Dat een muziekstuk in den smaak van 't publiek valt en dat het werkelijk schoon is, daarin ligt geen voldoende reden om 't op de klokken te willen spelen. Bijvoorbeeld: "Ik ken een lied" van Willem Demol. De beiaard is niet geschikt voor de artistieke volmaakte vertolking waarop dit fraaie lied volkomen recht heeft. In het eerste deel bestaan er twee verschillende melodieën, als een mannelijke en een vrouwelijke, elk zelfstandig en toch onafscheidbaar van elkaar. De melodie der begeleiding gaat door, de zang der stem wordt telkens na twee maten onderbroken. Hier is geen aangepaste bewerking te dulden. De melodie en begeleiding moeten gansch ongeschonden weergegeven worden. En, hier ligt de hoofdzaak opdat de uitvoering haar doel bereike, moet er verschil van klankaard, van "timbre" zijn; de menschelijke stem voor den zang, klavier of cello voor de begeleiding. Door dit contrast leeft het lied. Daar de beiaard alleen over klokken beschikt, moeten melodie en tegenzang fataal versmelten en ondanks alle pogingen blijft het resultaat zeer gering vergeleken bij den diepen indruk die bij eene goede vertolking van dit lied met stem en instrument onfeilbaar is. Welnu, uit eerbied voor de gaafheid van het schoone werk van Willem Demol zal de beiaard het stuk niet spelen! Zoo zijn er tal van voorbeelden.

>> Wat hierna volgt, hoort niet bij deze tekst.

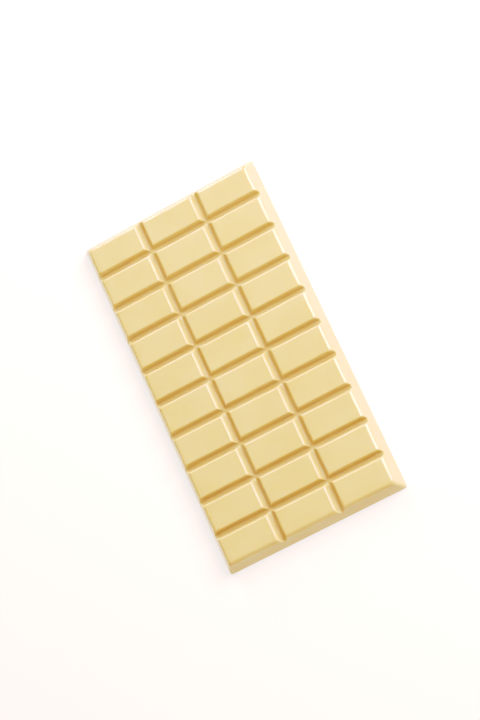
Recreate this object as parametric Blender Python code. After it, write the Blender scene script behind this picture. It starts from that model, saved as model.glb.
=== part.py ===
"""A plain moulded white chocolate bar, lying on its flat back.

The bar is one solid: a slab with sloping flanks, parted into blocks by rounded
grooves that run out through the flanks. Metres, +Z up. The length lies along Y,
the width along X, and the origin is at the middle of the flat back.
"""

import math

import bmesh
import bpy

# Driving dimensions, in metres.
COLUMNS = 3
ROWS = 10
COLUMN_PITCH = 0.0262
ROW_PITCH = 0.0148
THICKNESS = 0.0075
FLANK_INSET = 0.0030
PLAN_CORNER_RADIUS = 0.0013
TOP_EDGE_RADIUS = 0.0020
BACK_EDGE_RADIUS = 0.0005
GROOVE_DEPTH = 0.0024
COLUMN_GROOVE_WIDTH = 0.0039
ROW_GROOVE_WIDTH = 0.0035
GROOVE_FLOOR_WIDTH = 0.0012
GROOVE_LIP_RADIUS = 0.0005
GROOVE_FLOOR_RADIUS = 0.0004

# Facets of each rounding, the least angle of a sharp edge, and how far a cutter reaches past the bar.
EDGE_STEPS = 4
CORNER_STEPS = 4
GROOVE_STEPS = 3
SHARP_ANGLE = math.radians(40)
CUTTER_MARGIN = 0.002

WHITE_CHOCOLATE = (0.80, 0.64, 0.36, 1.0)
CHOCOLATE_ROUGHNESS = 0.35


def clear_scene():
    """Removes every object of the scene."""
    for obj in list(bpy.data.objects):
        bpy.data.objects.remove(obj, do_unlink=True)


def chocolate_material():
    """Plain satin white chocolate."""
    material = bpy.data.materials.new("white_chocolate")
    material.use_nodes = True
    shader = material.node_tree.nodes["Principled BSDF"]
    shader.inputs["Base Color"].default_value = WHITE_CHOCOLATE
    shader.inputs["Roughness"].default_value = CHOCOLATE_ROUGHNESS
    shader.inputs["Metallic"].default_value = 0.0
    return material


def rounded_path(corners, radii, steps):
    """The flat path through corners, each inner one replaced by an arc of its radius."""
    path = [corners[0]]
    for before, corner, after, radius in zip(corners, corners[1:], corners[2:], radii):
        incoming = math.atan2(corner[1] - before[1], corner[0] - before[0])
        outgoing = math.atan2(after[1] - corner[1], after[0] - corner[0])
        turn = math.remainder(outgoing - incoming, math.tau)
        side = math.copysign(radius, turn)
        reach = radius * math.tan(abs(turn) / 2)
        start = (corner[0] - reach * math.cos(incoming), corner[1] - reach * math.sin(incoming))
        centre = (start[0] - side * math.sin(incoming), start[1] + side * math.cos(incoming))
        for step in range(steps + 1):
            angle = incoming + turn * step / steps
            path.append((centre[0] + side * math.sin(angle), centre[1] - side * math.cos(angle)))
    path.append(corners[-1])
    return path


def rounded_rectangle(half_width, half_length, radius, height):
    """The outline of one level of the slab, counter-clockwise seen from above."""
    outline = []
    for quarter, (sx, sy) in enumerate([(1, 1), (-1, 1), (-1, -1), (1, -1)]):
        for step in range(CORNER_STEPS + 1):
            angle = math.pi / 2 * (quarter + step / CORNER_STEPS)
            x = sx * (half_width - radius) + radius * math.cos(angle)
            y = sy * (half_length - radius) + radius * math.sin(angle)
            outline.append((x, y, height))
    return outline


def lofted_mesh(name, rings):
    """A closed, smooth-shaded mesh through rings of equal point count, with both ends filled."""
    mesh = bpy.data.meshes.new(name)
    bm = bmesh.new()
    loops = []
    for ring in rings:
        verts = [bm.verts.new(point) for point in ring]
        loops.append([bm.edges.new(pair) for pair in zip(verts, verts[1:] + verts[:1])])
    for lower, upper in zip(loops, loops[1:]):
        bmesh.ops.bridge_loops(bm, edges=lower + upper)
    bmesh.ops.holes_fill(bm, edges=loops[0] + loops[-1])
    bmesh.ops.recalc_face_normals(bm, faces=bm.faces)
    bm.to_mesh(mesh)
    bm.free()
    mesh.shade_smooth()
    mesh.set_sharp_from_angle(angle=SHARP_ANGLE)
    return mesh


def slab(half_width, half_length, material):
    """The whole bar before its grooves: flat back, sloping flanks, flat top, rounded edges."""
    inner = FLANK_INSET + TOP_EDGE_RADIUS
    corners = [(inner, 0), (0, 0), (FLANK_INSET, THICKNESS), (inner, THICKNESS)]
    section = rounded_path(corners, [BACK_EDGE_RADIUS, TOP_EDGE_RADIUS], EDGE_STEPS)
    rings = [
        rounded_rectangle(half_width - inset, half_length - inset, PLAN_CORNER_RADIUS, height)
        for inset, height in section[1:-1]
    ]
    mesh = lofted_mesh("chocolate_bar", rings)
    mesh.materials.append(material)
    obj = bpy.data.objects.new("chocolate_bar", mesh)
    bpy.context.scene.collection.objects.link(obj)
    return obj


def groove_section(width):
    """A groove's cross-section from lip to lip as (across, height), with rounded lips and floor."""
    lip, floor = width / 2, GROOVE_FLOOR_WIDTH / 2
    bottom = THICKNESS - GROOVE_DEPTH
    corners = [(-2 * lip, THICKNESS), (-lip, THICKNESS), (-floor, bottom), (0, bottom)]
    left = rounded_path(corners, [GROOVE_LIP_RADIUS, GROOVE_FLOOR_RADIUS], GROOVE_STEPS)[1:-1]
    return left + [(-across, height) for across, height in reversed(left)]


def groove_cutter(name, width, place, half_reach, along_bar, collection):
    """A straight cutter for one groove, lying along the bar or across it."""
    section = groove_section(width)
    above = THICKNESS + CUTTER_MARGIN
    section = [(section[0][0], above)] + section + [(section[-1][0], above)]
    rings = []
    for end in (-half_reach - CUTTER_MARGIN, half_reach + CUTTER_MARGIN):
        if along_bar:
            rings.append([(place + across, end, height) for across, height in section])
        else:
            rings.append([(end, place + across, height) for across, height in section])
    cutter = bpy.data.objects.new(name, lofted_mesh(name, rings))
    cutter.hide_render = True
    cutter.display_type = "WIRE"
    collection.objects.link(cutter)


def main():
    clear_scene()
    half_width = (COLUMNS * COLUMN_PITCH - COLUMN_GROOVE_WIDTH) / 2 + FLANK_INSET
    half_length = (ROWS * ROW_PITCH - ROW_GROOVE_WIDTH) / 2 + FLANK_INSET
    bar = slab(half_width, half_length, chocolate_material())

    cutters = bpy.data.collections.new("groove_cutters")
    bpy.context.scene.collection.children.link(cutters)
    for index in range(1, COLUMNS):
        place = (index - COLUMNS / 2) * COLUMN_PITCH
        name = f"column_groove_{index}"
        groove_cutter(name, COLUMN_GROOVE_WIDTH, place, half_length, True, cutters)
    for index in range(1, ROWS):
        place = (index - ROWS / 2) * ROW_PITCH
        name = f"row_groove_{index}"
        groove_cutter(name, ROW_GROOVE_WIDTH, place, half_width, False, cutters)

    cut = bar.modifiers.new("grooves", "BOOLEAN")
    cut.operation = "DIFFERENCE"
    cut.solver = "EXACT"
    cut.operand_type = "COLLECTION"
    cut.collection = cutters


if __name__ == "__main__":
    main()
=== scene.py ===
"""A plain moulded white chocolate bar on a pale studio floor, laid out as a Blender add-on.

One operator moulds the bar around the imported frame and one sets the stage. Metres, +Z up.
"""

import math

import bpy
import numpy as np
from bpy.props import FloatProperty, FloatVectorProperty, IntProperty, PointerProperty
from bpy.types import Operator, Panel, PropertyGroup
from mathutils import Euler, Matrix, Vector


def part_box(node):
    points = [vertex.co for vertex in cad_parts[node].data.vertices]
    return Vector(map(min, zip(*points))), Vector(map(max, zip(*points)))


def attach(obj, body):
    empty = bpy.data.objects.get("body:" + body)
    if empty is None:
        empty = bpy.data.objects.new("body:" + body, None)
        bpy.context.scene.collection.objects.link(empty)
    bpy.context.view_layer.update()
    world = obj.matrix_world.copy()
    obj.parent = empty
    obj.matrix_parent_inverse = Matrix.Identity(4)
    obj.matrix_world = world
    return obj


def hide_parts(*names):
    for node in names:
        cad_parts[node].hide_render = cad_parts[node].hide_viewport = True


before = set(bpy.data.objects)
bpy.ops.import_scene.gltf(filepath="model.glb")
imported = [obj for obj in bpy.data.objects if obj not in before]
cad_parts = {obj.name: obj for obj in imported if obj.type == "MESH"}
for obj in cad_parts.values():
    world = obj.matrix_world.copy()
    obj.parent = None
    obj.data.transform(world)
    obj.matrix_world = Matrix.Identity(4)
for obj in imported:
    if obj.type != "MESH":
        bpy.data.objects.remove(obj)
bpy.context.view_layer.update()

bl_info = {
    "name": "Moulded Chocolate Bar",
    "version": (1, 0, 0),
    "blender": (4, 5, 0),
    "location": "View3D > Sidebar > Chocolate",
    "description": "Moulds a plain white chocolate bar and sets a pale studio around it",
    "category": "Object",
}

# Film tone: a soft S over the light levels, with a late and steeper rise to full white
TONE_WHITE = 1.04  # light that comes out as full white
TONE_MIDDLE = 0.42  # light at which the S bends over
TONE_CONTRAST = 2.05  # steepness of the S
TONE_RISE = 0.12  # share of the tone that the late rise adds
TONE_LATENESS = 10.5  # how near to white the late rise stays
TONE_POINTS = 24  # parts that the curve is drawn in

# Fineness of the grid that carries the skin
BACK_ARC_RINGS = 4
TOP_ARC_RINGS = 8
SLOPE_RINGS = 11
UNDER_ARC_RINGS = 7
FAN_LINES = 25  # grid lines over one groove
FAN_MARGIN = 0.0008  # how far they reach past its lips
FACE_LINE_GAP = 0.0018
FACE_LINES_LEAST = 3

# Slow unevenness: the wave lengths that are summed, and the seed of their directions
FACE_WAVE_LENGTHS = (0.031, 0.023, 0.017, 0.012)
FACE_WAVE_SEED = 5
BACK_WAVE_LENGTHS = (0.055, 0.037, 0.029, 0.021, 0.013)
BACK_WAVE_SEED = 11
BACK_WAVE_FADE = 0.004  # width of the band along the rim where the waves fade in
DOME_POWER = 6  # the higher, the flatter a face stays before it falls at its edges

# Fine points of the materials
GLOSSIER = 0.05  # how far the roughness goes below its mean
DULLER = 0.06  # and above it
GRAIN_HEIGHT = 0.0001
CLOUD_GAIN = 1.01  # how much paler the floor's clouds are

BAR_LOW, BAR_HIGH = (Vector(corner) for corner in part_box("chocolate_bar"))


def length(name, description, default):
    """A length property in metres."""
    return FloatProperty(
        name=name,
        description=description,
        default=default,
        min=0,
        unit="LENGTH",
        subtype="DISTANCE",
        precision=5,
    )


def colour(name, description, default):
    """A linear colour property."""
    return FloatVectorProperty(
        name=name, description=description, default=default, size=3, min=0, max=1, subtype="COLOR"
    )


def angle(name, description, degrees):
    """An angle property, given in degrees."""
    return FloatProperty(
        name=name, description=description, default=math.radians(degrees), unit="ROTATION", subtype="ANGLE"
    )


def amount(name, description, default, largest=1.0):
    """A plain number property from 0 to largest."""
    return FloatProperty(name=name, description=description, default=default, min=0, max=largest, precision=3)


class ChocolateSizes(PropertyGroup):
    """Sizes of the moulded bar. Its outline and thickness come from the frame."""

    columns: IntProperty(name="Columns", description="Blocks across the width", default=3, min=1)
    rows: IntProperty(name="Rows", description="Blocks along the length", default=10, min=1)
    column_pitch: length("Column pitch", "Distance between the grooves along the bar", 0.0262)
    row_pitch: length("Row pitch", "Distance between the grooves across the bar", 0.0148)
    groove_depth: length("Groove depth", "Depth of every groove below the block faces", 0.0024)
    column_groove: length("Long groove width", "Width of a groove along the bar, at the faces", 0.0039)
    row_groove: length("Cross groove width", "Width of a groove across the bar, at the faces", 0.0035)
    groove_floor: length("Groove floor width", "Width of the flat at the bottom of a groove", 0.0012)
    lip_ease: length("Lip ease", "Height over which a block edge is rounded", 0.0007)
    floor_ease: length("Floor ease", "Height over which a groove floor is rounded", 0.0004)
    block_corner_ease: length("Block corner ease", "Height over which two walls of a block merge", 0.0007)
    flank_inset: length("Flank inset", "How far the sloping flanks lean in", 0.0030)
    top_edge_radius: length("Top edge radius", "Rounding between the flanks and the faces", 0.0020)
    back_edge_radius: length("Back edge radius", "Rounding between the flanks and the back", 0.0005)
    plan_corner_radius: length("Plan corner radius", "Rounding of the four upright corners", 0.0013)
    face_dome: length("Face dome", "How much a block face falls towards its edges", 0.00012)
    face_waves: length("Face waves", "Height of the slow unevenness of the faces", 0.00002)
    back_waves: length("Back waves", "Height of the slow unevenness of the poured back", 0.00010)


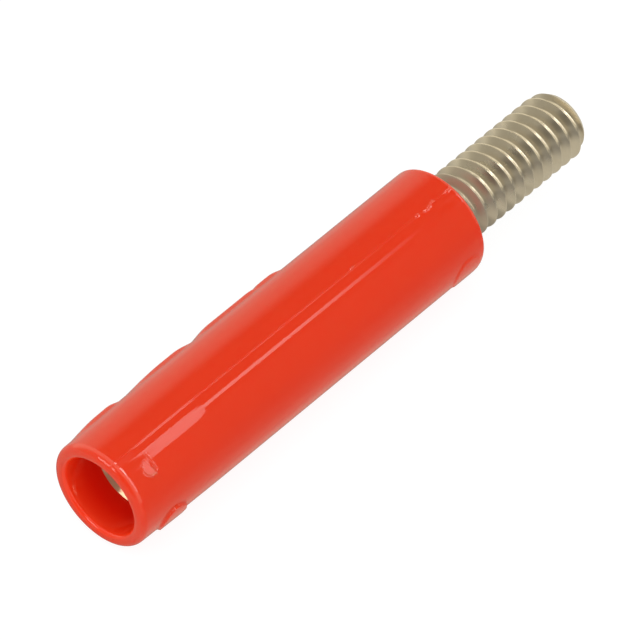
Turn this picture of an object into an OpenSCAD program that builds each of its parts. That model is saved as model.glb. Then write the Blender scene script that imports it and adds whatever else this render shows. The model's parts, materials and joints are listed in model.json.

Denijn geeft verder een schat van Noord- en Zuid-Nederlandsche liederen die op den beiaard een schitterend effect maken. Zoo prijkt bv. op zijn programma "In Holland staat een huis", enz. Van de opera-werken noemt hij "De Barbier van Sevilla" en "La Gazza Ladra" van Rossini en "Les Pêcheurs de Perles" van Bizet. De werken geven aan den beiaardier gelegenheid virtuositeit en techniek te ontplooien. Voor alles stelt Denijn echter het bezit van een goede beiaard. Evenmin als de pianist op een oude rammelkast succes zal hebben, evenzoo zal ook de beiaardier een goed instrument ter beschikking moeten hebben.

Men kent nu zijn opvattingen, en deze zijn strikt eerlijk. Zoo dus deze fijnvoelende kunstenaar a.s. Zondag de toren zal laten zingen, dan bezit de parochie Heuvel en met haar geheel Tilburg een prachtige beiaard, een schat waaraan blijvend goede zorg zal moeten worden besteed.